◆ WHAT YOU WILL DO: Go from the first line to the line with "add_bump(wood_tree, wood_shader, wood_grain, 0.35, 0.4)" and return those lines verbatim, ends included.

* begin GIVEN DATA *

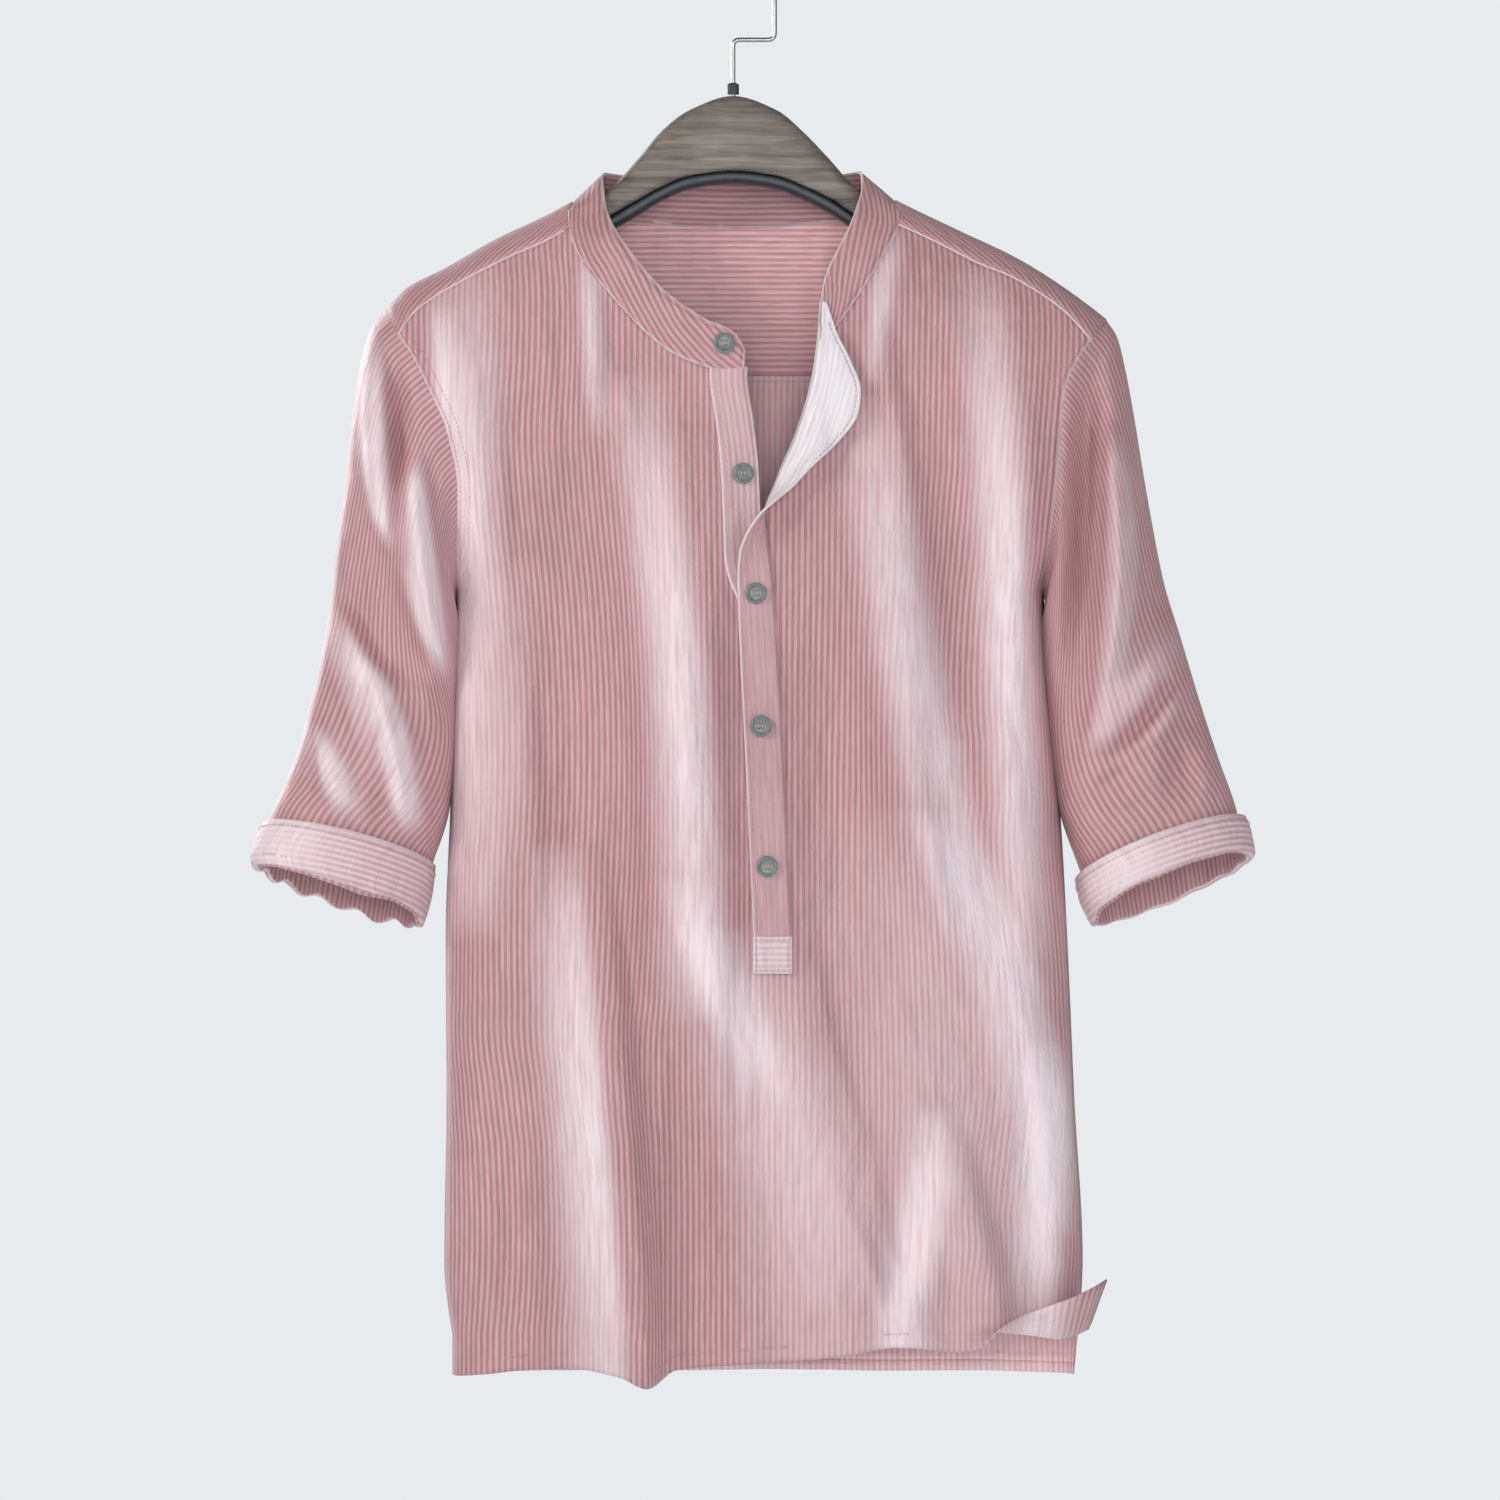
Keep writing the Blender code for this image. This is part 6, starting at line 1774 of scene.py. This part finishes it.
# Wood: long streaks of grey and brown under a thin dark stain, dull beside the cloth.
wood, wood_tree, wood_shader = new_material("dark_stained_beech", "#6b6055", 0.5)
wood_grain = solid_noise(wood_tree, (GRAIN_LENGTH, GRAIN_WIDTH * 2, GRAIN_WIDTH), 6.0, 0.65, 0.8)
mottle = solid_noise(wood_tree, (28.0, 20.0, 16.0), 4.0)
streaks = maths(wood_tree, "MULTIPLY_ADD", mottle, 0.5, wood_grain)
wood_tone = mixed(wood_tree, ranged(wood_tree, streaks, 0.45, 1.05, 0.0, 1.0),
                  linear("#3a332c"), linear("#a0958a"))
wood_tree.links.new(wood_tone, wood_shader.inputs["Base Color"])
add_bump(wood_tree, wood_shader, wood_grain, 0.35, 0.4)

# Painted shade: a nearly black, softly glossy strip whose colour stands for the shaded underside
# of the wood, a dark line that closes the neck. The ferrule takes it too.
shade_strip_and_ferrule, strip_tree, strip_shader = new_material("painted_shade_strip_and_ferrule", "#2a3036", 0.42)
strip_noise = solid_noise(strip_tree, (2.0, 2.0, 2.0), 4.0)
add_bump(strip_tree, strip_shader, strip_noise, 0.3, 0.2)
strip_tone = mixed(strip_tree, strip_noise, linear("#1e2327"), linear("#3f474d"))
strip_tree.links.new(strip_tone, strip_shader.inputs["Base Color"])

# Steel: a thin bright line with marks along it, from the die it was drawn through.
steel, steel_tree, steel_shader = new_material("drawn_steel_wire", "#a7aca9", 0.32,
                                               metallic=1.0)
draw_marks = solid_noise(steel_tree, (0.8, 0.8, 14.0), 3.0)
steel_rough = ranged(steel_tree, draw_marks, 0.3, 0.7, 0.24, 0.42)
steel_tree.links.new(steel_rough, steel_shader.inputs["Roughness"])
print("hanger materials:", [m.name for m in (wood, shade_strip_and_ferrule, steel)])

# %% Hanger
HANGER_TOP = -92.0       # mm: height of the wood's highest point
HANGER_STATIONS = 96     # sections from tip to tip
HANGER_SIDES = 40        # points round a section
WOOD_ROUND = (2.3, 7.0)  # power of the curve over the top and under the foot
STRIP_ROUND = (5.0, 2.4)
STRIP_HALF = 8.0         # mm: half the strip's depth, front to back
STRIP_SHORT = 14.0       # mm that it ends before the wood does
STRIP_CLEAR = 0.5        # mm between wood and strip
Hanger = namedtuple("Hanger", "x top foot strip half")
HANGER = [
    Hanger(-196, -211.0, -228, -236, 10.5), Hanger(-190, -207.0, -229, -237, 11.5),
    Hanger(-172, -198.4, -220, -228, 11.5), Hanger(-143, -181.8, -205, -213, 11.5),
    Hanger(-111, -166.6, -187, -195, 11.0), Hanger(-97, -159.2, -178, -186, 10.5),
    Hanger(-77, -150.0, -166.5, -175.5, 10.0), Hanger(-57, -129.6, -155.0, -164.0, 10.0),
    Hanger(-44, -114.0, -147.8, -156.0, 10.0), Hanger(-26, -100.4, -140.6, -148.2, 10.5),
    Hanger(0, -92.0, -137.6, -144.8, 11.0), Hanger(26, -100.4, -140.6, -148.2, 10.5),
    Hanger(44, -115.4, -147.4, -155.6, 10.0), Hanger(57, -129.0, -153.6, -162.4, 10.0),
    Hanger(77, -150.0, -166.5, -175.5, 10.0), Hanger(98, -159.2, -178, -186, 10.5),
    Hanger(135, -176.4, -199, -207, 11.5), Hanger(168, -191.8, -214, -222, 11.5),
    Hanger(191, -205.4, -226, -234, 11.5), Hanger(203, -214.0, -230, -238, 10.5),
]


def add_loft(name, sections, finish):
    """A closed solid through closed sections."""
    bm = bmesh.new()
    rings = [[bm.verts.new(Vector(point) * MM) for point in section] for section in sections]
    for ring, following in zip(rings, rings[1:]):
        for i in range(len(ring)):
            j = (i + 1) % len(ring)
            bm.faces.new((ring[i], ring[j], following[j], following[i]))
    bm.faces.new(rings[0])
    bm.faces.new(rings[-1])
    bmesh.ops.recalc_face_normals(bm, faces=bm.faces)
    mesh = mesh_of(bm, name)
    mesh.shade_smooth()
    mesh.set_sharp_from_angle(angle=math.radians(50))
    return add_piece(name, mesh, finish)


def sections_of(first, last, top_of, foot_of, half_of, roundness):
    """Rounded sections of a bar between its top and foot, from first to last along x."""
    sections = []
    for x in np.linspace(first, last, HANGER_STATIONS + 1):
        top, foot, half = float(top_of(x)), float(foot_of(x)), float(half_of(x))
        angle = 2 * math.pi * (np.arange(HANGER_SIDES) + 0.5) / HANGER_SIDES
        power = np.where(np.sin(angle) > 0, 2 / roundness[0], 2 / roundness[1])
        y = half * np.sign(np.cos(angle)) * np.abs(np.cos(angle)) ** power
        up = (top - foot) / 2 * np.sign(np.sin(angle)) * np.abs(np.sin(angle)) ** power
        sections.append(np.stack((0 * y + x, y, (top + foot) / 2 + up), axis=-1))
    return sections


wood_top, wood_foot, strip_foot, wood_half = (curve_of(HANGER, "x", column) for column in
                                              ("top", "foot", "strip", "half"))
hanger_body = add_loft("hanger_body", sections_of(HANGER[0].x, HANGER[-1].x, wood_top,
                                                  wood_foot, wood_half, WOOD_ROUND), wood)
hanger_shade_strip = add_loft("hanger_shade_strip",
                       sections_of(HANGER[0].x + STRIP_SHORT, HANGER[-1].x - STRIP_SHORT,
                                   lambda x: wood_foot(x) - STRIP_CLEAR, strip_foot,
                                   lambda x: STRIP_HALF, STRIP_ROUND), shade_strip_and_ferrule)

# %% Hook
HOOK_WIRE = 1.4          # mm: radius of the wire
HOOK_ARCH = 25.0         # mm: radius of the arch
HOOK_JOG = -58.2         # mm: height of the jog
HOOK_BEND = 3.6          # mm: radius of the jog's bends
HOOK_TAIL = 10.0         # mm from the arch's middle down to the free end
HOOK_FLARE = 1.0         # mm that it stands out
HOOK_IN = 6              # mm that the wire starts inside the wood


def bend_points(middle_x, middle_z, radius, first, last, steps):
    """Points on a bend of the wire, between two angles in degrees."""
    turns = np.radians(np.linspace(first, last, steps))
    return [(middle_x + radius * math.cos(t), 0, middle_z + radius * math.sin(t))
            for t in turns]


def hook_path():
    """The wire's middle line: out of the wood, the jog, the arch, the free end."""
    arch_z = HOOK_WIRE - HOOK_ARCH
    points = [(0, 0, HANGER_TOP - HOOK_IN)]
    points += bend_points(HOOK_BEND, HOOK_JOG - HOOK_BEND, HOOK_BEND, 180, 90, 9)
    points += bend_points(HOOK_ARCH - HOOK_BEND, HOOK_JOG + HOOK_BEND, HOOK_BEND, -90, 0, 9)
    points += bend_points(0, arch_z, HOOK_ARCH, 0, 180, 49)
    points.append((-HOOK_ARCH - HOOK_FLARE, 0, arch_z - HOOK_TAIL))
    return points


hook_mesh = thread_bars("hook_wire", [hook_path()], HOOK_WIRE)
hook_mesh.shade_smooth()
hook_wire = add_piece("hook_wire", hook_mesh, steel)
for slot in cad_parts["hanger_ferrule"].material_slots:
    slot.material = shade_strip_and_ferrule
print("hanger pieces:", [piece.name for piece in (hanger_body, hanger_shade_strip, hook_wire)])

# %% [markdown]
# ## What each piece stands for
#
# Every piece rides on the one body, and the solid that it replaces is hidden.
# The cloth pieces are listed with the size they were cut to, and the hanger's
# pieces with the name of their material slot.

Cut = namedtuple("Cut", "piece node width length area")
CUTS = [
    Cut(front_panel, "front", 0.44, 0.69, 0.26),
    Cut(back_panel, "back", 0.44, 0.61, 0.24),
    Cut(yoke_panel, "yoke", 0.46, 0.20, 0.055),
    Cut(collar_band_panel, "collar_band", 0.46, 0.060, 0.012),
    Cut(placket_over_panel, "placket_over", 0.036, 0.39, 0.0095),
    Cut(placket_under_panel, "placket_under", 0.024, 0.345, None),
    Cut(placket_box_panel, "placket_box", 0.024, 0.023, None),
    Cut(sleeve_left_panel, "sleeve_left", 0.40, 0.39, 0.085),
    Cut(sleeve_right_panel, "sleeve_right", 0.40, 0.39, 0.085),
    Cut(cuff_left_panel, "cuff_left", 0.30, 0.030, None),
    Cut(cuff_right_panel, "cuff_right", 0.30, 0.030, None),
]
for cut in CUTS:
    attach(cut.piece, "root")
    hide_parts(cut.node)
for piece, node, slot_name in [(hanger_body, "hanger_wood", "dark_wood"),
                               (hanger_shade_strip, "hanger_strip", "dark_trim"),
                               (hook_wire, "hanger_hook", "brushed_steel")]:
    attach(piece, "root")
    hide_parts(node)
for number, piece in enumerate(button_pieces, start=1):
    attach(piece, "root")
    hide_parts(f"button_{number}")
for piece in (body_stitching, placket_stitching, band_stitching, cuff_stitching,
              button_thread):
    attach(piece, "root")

* end GIVEN DATA *

◆ WRITTEN RESPONSE:
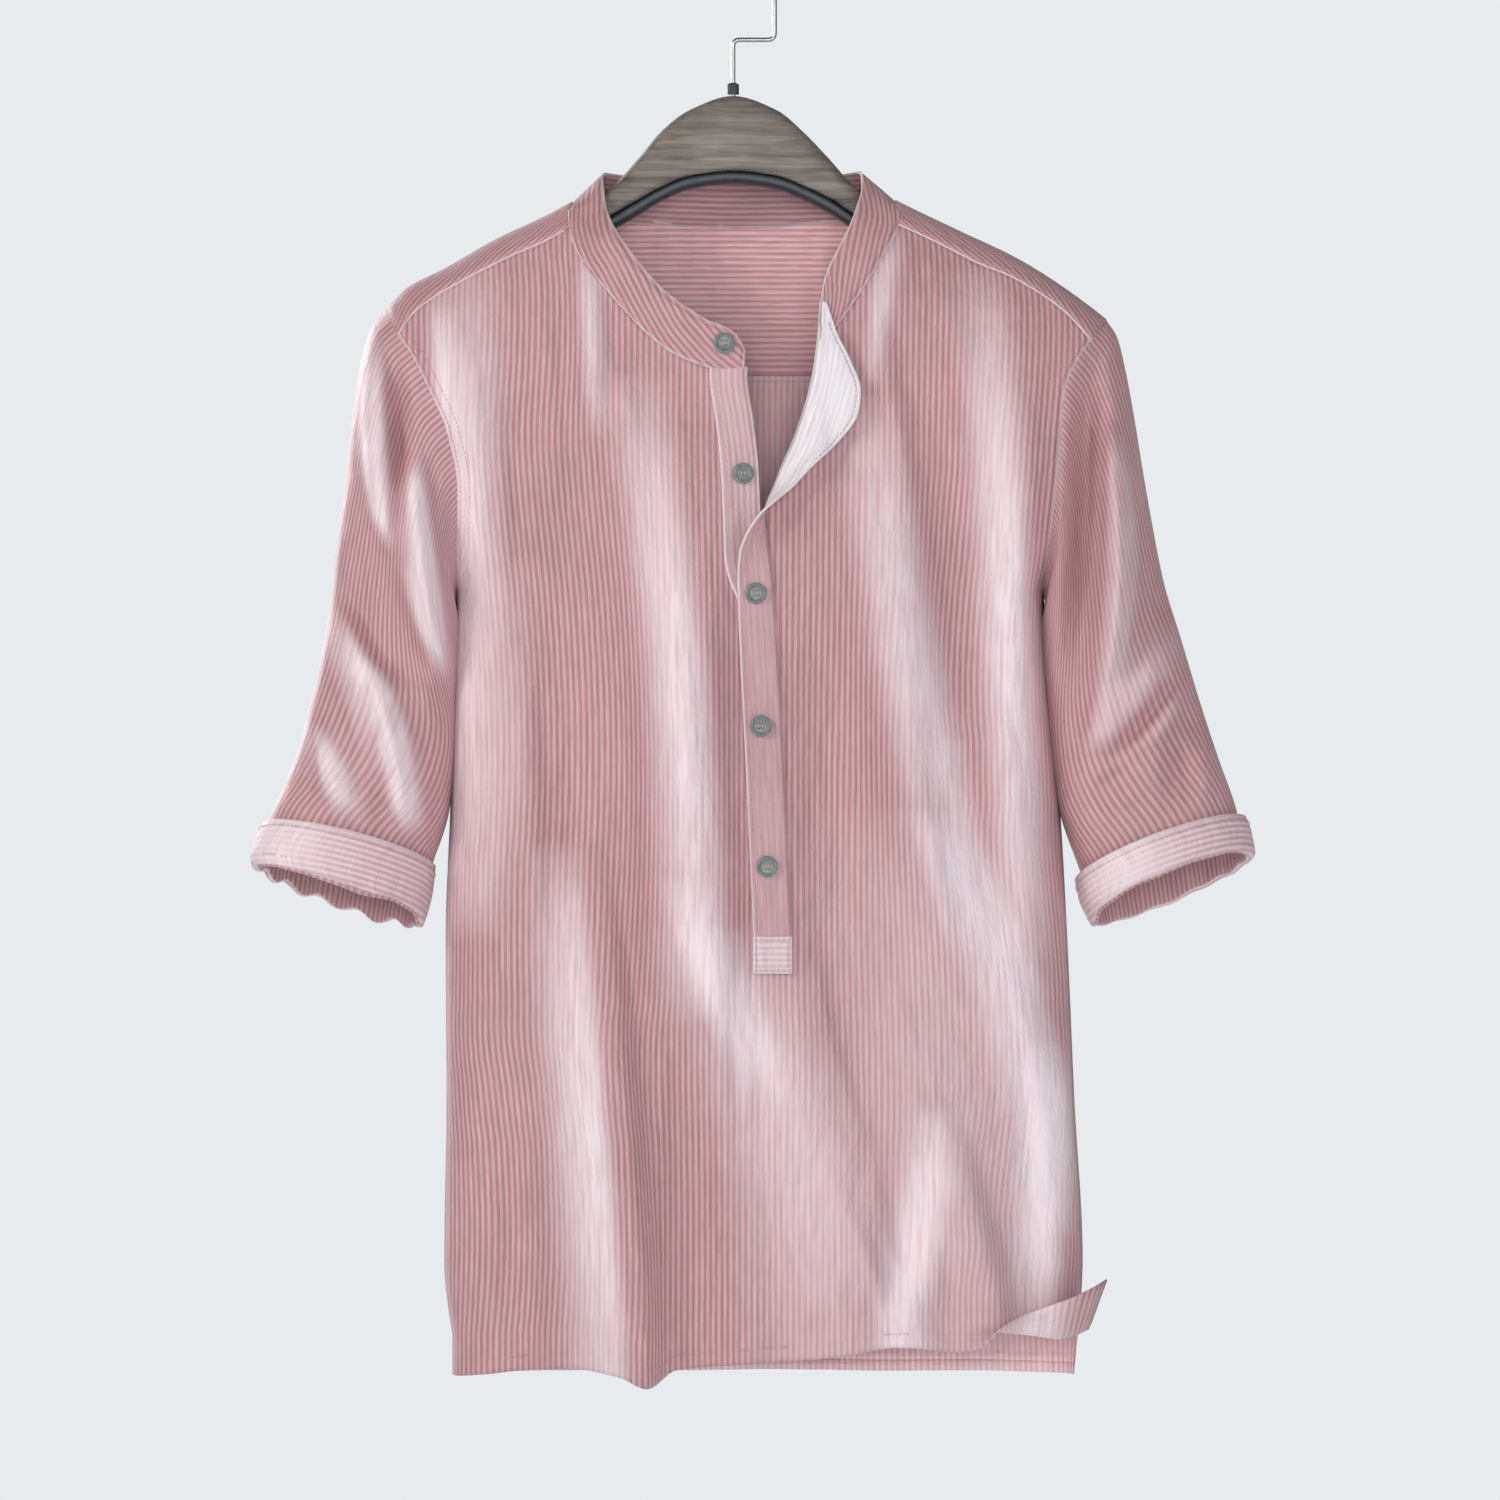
Keep writing the Blender code for this image. This is part 6, starting at line 1774 of scene.py. This part finishes it.
# Wood: long streaks of grey and brown under a thin dark stain, dull beside the cloth.
wood, wood_tree, wood_shader = new_material("dark_stained_beech", "#6b6055", 0.5)
wood_grain = solid_noise(wood_tree, (GRAIN_LENGTH, GRAIN_WIDTH * 2, GRAIN_WIDTH), 6.0, 0.65, 0.8)
mottle = solid_noise(wood_tree, (28.0, 20.0, 16.0), 4.0)
streaks = maths(wood_tree, "MULTIPLY_ADD", mottle, 0.5, wood_grain)
wood_tone = mixed(wood_tree, ranged(wood_tree, streaks, 0.45, 1.05, 0.0, 1.0),
                  linear("#3a332c"), linear("#a0958a"))
wood_tree.links.new(wood_tone, wood_shader.inputs["Base Color"])
add_bump(wood_tree, wood_shader, wood_grain, 0.35, 0.4)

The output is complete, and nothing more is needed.